### [The task]
Take the line containing "Continue the FreeCAD" and all lines after it to the end of the records, and output them exactly.

### [Working data]
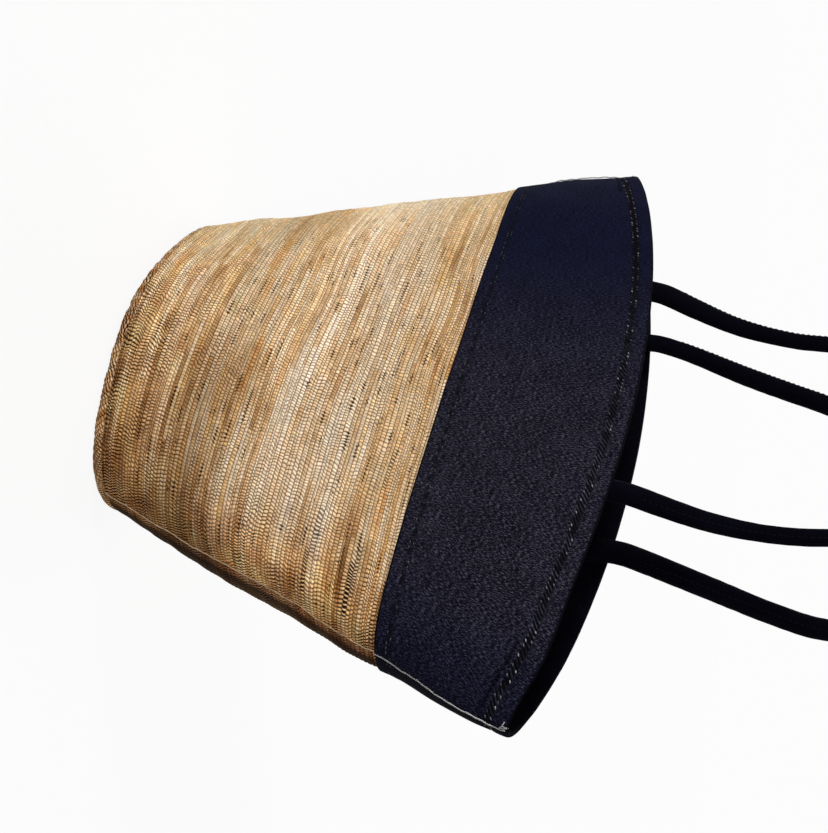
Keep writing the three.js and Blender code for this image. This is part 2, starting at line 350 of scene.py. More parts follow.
def zip_edges(outer, inner):
    """Triangles between two rows of point numbers that run the same way."""
    faces = []
    i = j = 0
    while i < len(outer) - 1 or j < len(inner) - 1:
        outer_share = (i + 1) / max(len(outer) - 1, 1)
        inner_share = (j + 1) / max(len(inner) - 1, 1)
        if j >= len(inner) - 1 or (i < len(outer) - 1 and outer_share <= inner_share):
            faces.append((outer[i], outer[i + 1], inner[j]))
            i += 1
        else:
            faces.append((outer[i], inner[j + 1], inner[j]))
            j += 1
    return faces


def cloth(half, name, outer, inner, outer_uv, inner_uv, material, slot, node):
    """A closed sheet of cloth between an outer and an inner grid of points. Both have
    the same columns and run from the lower edge up. The names follow the half's."""
    loop = np.concatenate([outer, inner[::-1]])
    uv = np.concatenate([outer_uv, inner_uv[::-1]])
    rows, columns = loop.shape[:2]
    faces = grid_faces(rows, columns, closed_rows=True).tolist()
    for column, turned in ((0, False), (columns - 1, True)):
        outside = [row * columns + column for row in range(len(outer))]
        inside = [row * columns + column for row in range(rows - 1, len(outer) - 1, -1)]
        edge = zip_edges(outside, inside)
        faces += [face[::-1] if turned else face for face in edge]
    if half["sign"] < 0:
        faces = [face[::-1] for face in faces]
    side = half["name"]
    return make_mesh(f"{side}_{name}", loop, faces, uv, material, node=f"{side}_{node}")


def path_frames(path, normal):
    """Unit tangents and two cross directions, carried along a path without twist."""
    tangent = unit(np.gradient(path, axis=0))
    normals = []
    normal = np.asarray(normal, dtype=float)
    for direction in tangent:
        normal = normal - direction * normal.dot(direction)
        normal = normal / np.linalg.norm(normal)
        normals.append(normal)
    normals = np.array(normals)
    return normals, np.cross(tangent, normals)


def tube(name, path, radius, sides, material, body="bag"):
    """A round thread or cord along a path, closed at both ends."""
    path = np.asarray(path, dtype=float)
    turn = full_turn(sides)
    points = path[:, None] + radius * ring(*path_frames(path, (0, 1, 0)), turn)
    uv = pair(distances(path)[:, None], turn[None, :])
    return make_mesh(name, points, tube_faces(len(path), sides), uv, material, body)


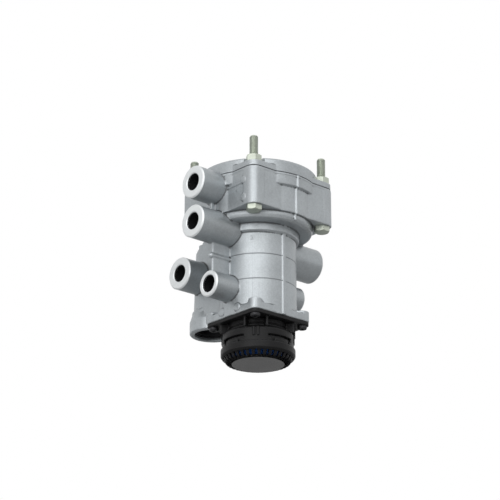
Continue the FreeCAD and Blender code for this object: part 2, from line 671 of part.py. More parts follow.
def silencer_body():
    drum_r = CAP_RING_R - CAP_RING_T - SEAT
    drum = turned([
        (DRUM_IN_R, LEDGE_Z), (drum_r, LEDGE_Z), (drum_r, DRUM_TOP - 1.6), (drum_r - 1.6, DRUM_TOP),
        (SIL_MOUTH_R, DRUM_TOP), (SIL_MOUTH_R, DRUM_TOP - SHOULDER_T), (DRUM_IN_R, DRUM_TOP - SHOULDER_T),
    ])
    third = SIL_NECK_H / 5
    inner = SIL_NECK_R - SIL_NECK_RING
    neck = turned([
        (SIL_MOUTH_R, DRUM_TOP), (inner, DRUM_TOP), (inner, DRUM_TOP + third),
        (SIL_NECK_R, DRUM_TOP + third), (SIL_NECK_R, DRUM_TOP + 2 * third), (inner, DRUM_TOP + 2 * third),
        (inner, DRUM_TOP + 3 * third), (SIL_NECK_R, DRUM_TOP + 3 * third), (SIL_NECK_R, PLATE_Z),
        (SIL_MOUTH_R, PLATE_Z),
    ])
    half = FLANGE_SPACING / 2 + FLANGE_LOBE_R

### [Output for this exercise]
Continue the FreeCAD and Blender code for this object: part 2, from line 671 of part.py. More parts follow.
def silencer_body():
    drum_r = CAP_RING_R - CAP_RING_T - SEAT
    drum = turned([
        (DRUM_IN_R, LEDGE_Z), (drum_r, LEDGE_Z), (drum_r, DRUM_TOP - 1.6), (drum_r - 1.6, DRUM_TOP),
        (SIL_MOUTH_R, DRUM_TOP), (SIL_MOUTH_R, DRUM_TOP - SHOULDER_T), (DRUM_IN_R, DRUM_TOP - SHOULDER_T),
    ])
    third = SIL_NECK_H / 5
    inner = SIL_NECK_R - SIL_NECK_RING
    neck = turned([
        (SIL_MOUTH_R, DRUM_TOP), (inner, DRUM_TOP), (inner, DRUM_TOP + third),
        (SIL_NECK_R, DRUM_TOP + third), (SIL_NECK_R, DRUM_TOP + 2 * third), (inner, DRUM_TOP + 2 * third),
        (inner, DRUM_TOP + 3 * third), (SIL_NECK_R, DRUM_TOP + 3 * third), (SIL_NECK_R, PLATE_Z),
        (SIL_MOUTH_R, PLATE_Z),
    ])
    half = FLANGE_SPACING / 2 + FLANGE_LOBE_R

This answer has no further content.